* _EXERCISE OBJECTIVE_
Say how many lines include the word "this", using only a number.

== EXTRACTED RECORDS ==

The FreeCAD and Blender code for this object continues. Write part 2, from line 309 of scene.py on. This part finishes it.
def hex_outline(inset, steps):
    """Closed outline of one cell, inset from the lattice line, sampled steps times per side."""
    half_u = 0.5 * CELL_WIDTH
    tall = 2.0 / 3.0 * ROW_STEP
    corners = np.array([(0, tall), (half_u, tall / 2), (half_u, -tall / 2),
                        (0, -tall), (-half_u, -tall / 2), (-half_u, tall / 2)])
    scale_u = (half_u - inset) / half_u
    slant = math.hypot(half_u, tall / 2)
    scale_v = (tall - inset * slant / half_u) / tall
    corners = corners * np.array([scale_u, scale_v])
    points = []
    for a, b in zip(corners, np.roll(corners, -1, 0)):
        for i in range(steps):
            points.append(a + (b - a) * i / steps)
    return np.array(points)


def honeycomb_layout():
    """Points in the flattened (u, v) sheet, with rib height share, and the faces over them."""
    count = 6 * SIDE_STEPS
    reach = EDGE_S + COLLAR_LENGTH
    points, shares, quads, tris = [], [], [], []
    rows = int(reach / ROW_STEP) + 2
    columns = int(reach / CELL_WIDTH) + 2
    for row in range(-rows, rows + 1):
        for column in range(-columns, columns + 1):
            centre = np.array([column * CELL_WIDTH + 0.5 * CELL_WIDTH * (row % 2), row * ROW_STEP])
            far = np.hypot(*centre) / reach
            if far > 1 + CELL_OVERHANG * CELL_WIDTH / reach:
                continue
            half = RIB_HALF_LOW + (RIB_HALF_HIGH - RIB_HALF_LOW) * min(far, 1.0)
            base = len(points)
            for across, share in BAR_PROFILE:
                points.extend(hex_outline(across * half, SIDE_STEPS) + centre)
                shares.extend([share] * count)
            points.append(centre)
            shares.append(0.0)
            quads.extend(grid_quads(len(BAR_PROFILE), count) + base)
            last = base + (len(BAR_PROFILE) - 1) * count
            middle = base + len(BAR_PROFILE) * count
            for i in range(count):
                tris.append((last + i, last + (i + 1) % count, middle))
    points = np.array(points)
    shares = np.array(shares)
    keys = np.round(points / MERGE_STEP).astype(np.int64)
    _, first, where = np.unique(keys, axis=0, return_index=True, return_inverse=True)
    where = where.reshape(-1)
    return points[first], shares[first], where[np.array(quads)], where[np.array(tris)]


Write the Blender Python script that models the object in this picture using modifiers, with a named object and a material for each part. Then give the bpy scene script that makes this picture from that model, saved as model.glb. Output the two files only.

===

* _IN RESPONSE_
2